• PROBLEM DESCRIPTION
Every line of the material below should be repeated exactly.

• GIVEN MATERIAL
══════════

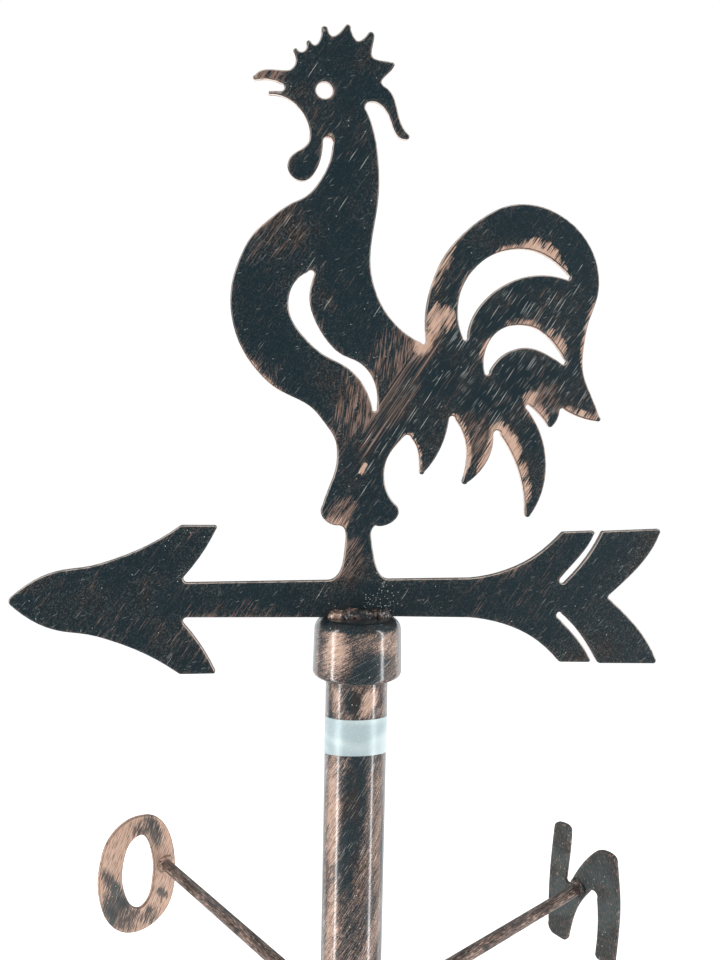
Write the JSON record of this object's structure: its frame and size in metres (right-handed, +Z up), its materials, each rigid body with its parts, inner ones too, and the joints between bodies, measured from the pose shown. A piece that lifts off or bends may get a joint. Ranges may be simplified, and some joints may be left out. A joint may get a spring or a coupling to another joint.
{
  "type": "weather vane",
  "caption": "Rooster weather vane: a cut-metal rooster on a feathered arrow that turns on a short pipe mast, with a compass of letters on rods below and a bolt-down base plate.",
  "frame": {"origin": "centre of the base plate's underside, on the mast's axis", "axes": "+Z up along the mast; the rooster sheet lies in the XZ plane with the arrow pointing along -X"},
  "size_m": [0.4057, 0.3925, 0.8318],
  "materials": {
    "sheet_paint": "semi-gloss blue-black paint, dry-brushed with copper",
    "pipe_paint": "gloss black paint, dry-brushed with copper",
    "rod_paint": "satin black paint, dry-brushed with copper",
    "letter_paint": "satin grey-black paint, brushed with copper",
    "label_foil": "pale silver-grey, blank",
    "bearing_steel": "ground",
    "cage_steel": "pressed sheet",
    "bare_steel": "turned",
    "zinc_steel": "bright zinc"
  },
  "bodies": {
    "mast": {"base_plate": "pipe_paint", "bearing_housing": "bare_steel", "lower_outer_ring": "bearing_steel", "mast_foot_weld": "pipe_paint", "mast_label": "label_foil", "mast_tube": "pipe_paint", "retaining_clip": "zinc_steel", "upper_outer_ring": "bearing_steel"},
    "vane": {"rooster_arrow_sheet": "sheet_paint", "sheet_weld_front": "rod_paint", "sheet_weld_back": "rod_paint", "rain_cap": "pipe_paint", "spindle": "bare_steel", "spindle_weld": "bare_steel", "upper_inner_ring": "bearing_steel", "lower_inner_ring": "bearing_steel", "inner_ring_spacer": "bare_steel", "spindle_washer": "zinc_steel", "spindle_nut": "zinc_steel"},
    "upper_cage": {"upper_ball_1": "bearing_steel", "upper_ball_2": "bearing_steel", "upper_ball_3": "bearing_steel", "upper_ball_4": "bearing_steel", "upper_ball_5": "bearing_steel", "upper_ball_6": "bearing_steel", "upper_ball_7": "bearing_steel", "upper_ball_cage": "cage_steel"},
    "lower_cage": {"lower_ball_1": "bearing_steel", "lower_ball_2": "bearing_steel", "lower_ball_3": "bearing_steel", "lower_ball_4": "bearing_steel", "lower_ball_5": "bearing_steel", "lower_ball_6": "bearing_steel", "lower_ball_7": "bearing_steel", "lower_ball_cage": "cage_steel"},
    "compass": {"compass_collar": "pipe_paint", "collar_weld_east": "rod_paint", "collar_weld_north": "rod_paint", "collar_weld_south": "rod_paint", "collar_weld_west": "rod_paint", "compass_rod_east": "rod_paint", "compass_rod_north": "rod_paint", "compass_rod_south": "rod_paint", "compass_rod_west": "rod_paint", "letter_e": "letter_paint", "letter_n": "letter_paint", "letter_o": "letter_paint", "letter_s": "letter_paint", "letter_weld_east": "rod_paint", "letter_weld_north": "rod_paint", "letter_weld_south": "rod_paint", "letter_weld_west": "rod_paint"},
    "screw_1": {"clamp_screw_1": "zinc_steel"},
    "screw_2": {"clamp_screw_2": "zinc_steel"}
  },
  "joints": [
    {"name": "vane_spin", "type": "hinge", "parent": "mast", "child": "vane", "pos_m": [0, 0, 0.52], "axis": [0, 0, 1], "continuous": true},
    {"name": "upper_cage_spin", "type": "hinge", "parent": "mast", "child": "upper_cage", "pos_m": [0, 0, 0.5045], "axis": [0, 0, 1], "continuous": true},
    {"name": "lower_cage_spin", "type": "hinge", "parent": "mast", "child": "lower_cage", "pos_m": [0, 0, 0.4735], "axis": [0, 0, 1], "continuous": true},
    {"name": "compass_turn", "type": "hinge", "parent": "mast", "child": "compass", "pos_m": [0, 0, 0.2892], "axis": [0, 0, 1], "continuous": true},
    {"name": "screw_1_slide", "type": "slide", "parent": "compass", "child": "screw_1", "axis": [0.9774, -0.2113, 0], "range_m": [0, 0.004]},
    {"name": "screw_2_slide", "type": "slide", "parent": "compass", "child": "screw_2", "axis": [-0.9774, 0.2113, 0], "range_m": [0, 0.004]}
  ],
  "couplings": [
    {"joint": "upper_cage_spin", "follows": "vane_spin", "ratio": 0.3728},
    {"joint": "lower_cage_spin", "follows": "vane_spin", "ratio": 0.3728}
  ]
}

══════════

• WRITTEN SOLUTION
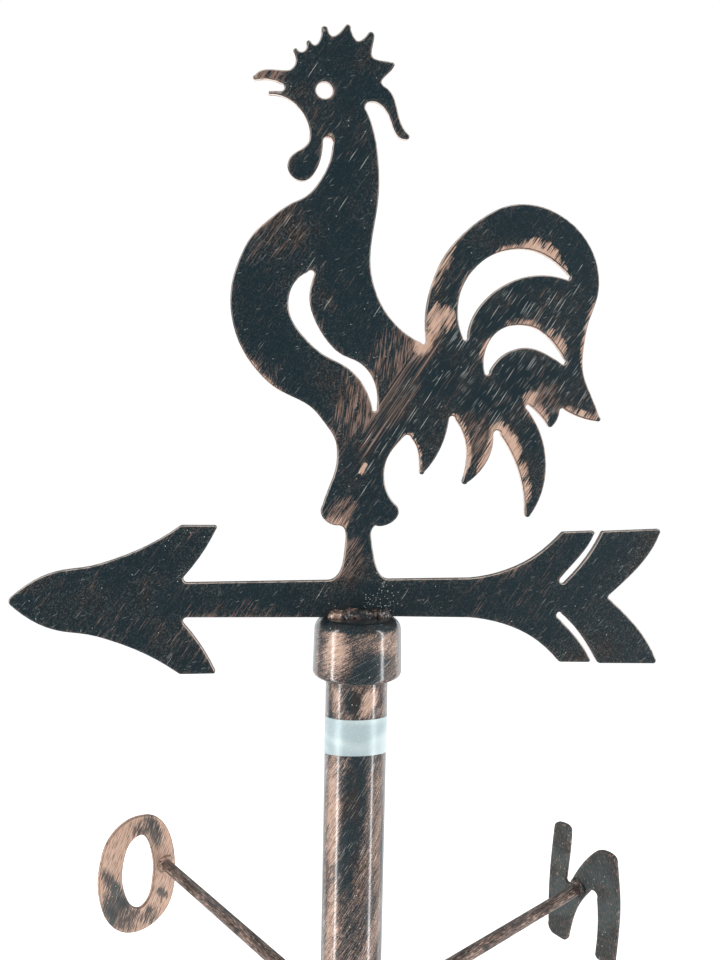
Write the JSON record of this object's structure: its frame and size in metres (right-handed, +Z up), its materials, each rigid body with its parts, inner ones too, and the joints between bodies, measured from the pose shown. A piece that lifts off or bends may get a joint. Ranges may be simplified, and some joints may be left out. A joint may get a spring or a coupling to another joint.
{
  "type": "weather vane",
  "caption": "Rooster weather vane: a cut-metal rooster on a feathered arrow that turns on a short pipe mast, with a compass of letters on rods below and a bolt-down base plate.",
  "frame": {"origin": "centre of the base plate's underside, on the mast's axis", "axes": "+Z up along the mast; the rooster sheet lies in the XZ plane with the arrow pointing along -X"},
  "size_m": [0.4057, 0.3925, 0.8318],
  "materials": {
    "sheet_paint": "semi-gloss blue-black paint, dry-brushed with copper",
    "pipe_paint": "gloss black paint, dry-brushed with copper",
    "rod_paint": "satin black paint, dry-brushed with copper",
    "letter_paint": "satin grey-black paint, brushed with copper",
    "label_foil": "pale silver-grey, blank",
    "bearing_steel": "ground",
    "cage_steel": "pressed sheet",
    "bare_steel": "turned",
    "zinc_steel": "bright zinc"
  },
  "bodies": {
    "mast": {"base_plate": "pipe_paint", "bearing_housing": "bare_steel", "lower_outer_ring": "bearing_steel", "mast_foot_weld": "pipe_paint", "mast_label": "label_foil", "mast_tube": "pipe_paint", "retaining_clip": "zinc_steel", "upper_outer_ring": "bearing_steel"},
    "vane": {"rooster_arrow_sheet": "sheet_paint", "sheet_weld_front": "rod_paint", "sheet_weld_back": "rod_paint", "rain_cap": "pipe_paint", "spindle": "bare_steel", "spindle_weld": "bare_steel", "upper_inner_ring": "bearing_steel", "lower_inner_ring": "bearing_steel", "inner_ring_spacer": "bare_steel", "spindle_washer": "zinc_steel", "spindle_nut": "zinc_steel"},
    "upper_cage": {"upper_ball_1": "bearing_steel", "upper_ball_2": "bearing_steel", "upper_ball_3": "bearing_steel", "upper_ball_4": "bearing_steel", "upper_ball_5": "bearing_steel", "upper_ball_6": "bearing_steel", "upper_ball_7": "bearing_steel", "upper_ball_cage": "cage_steel"},
    "lower_cage": {"lower_ball_1": "bearing_steel", "lower_ball_2": "bearing_steel", "lower_ball_3": "bearing_steel", "lower_ball_4": "bearing_steel", "lower_ball_5": "bearing_steel", "lower_ball_6": "bearing_steel", "lower_ball_7": "bearing_steel", "lower_ball_cage": "cage_steel"},
    "compass": {"compass_collar": "pipe_paint", "collar_weld_east": "rod_paint", "collar_weld_north": "rod_paint", "collar_weld_south": "rod_paint", "collar_weld_west": "rod_paint", "compass_rod_east": "rod_paint", "compass_rod_north": "rod_paint", "compass_rod_south": "rod_paint", "compass_rod_west": "rod_paint", "letter_e": "letter_paint", "letter_n": "letter_paint", "letter_o": "letter_paint", "letter_s": "letter_paint", "letter_weld_east": "rod_paint", "letter_weld_north": "rod_paint", "letter_weld_south": "rod_paint", "letter_weld_west": "rod_paint"},
    "screw_1": {"clamp_screw_1": "zinc_steel"},
    "screw_2": {"clamp_screw_2": "zinc_steel"}
  },
  "joints": [
    {"name": "vane_spin", "type": "hinge", "parent": "mast", "child": "vane", "pos_m": [0, 0, 0.52], "axis": [0, 0, 1], "continuous": true},
    {"name": "upper_cage_spin", "type": "hinge", "parent": "mast", "child": "upper_cage", "pos_m": [0, 0, 0.5045], "axis": [0, 0, 1], "continuous": true},
    {"name": "lower_cage_spin", "type": "hinge", "parent": "mast", "child": "lower_cage", "pos_m": [0, 0, 0.4735], "axis": [0, 0, 1], "continuous": true},
    {"name": "compass_turn", "type": "hinge", "parent": "mast", "child": "compass", "pos_m": [0, 0, 0.2892], "axis": [0, 0, 1], "continuous": true},
    {"name": "screw_1_slide", "type": "slide", "parent": "compass", "child": "screw_1", "axis": [0.9774, -0.2113, 0], "range_m": [0, 0.004]},
    {"name": "screw_2_slide", "type": "slide", "parent": "compass", "child": "screw_2", "axis": [-0.9774, 0.2113, 0], "range_m": [0, 0.004]}
  ],
  "couplings": [
    {"joint": "upper_cage_spin", "follows": "vane_spin", "ratio": 0.3728},
    {"joint": "lower_cage_spin", "follows": "vane_spin", "ratio": 0.3728}
  ]
}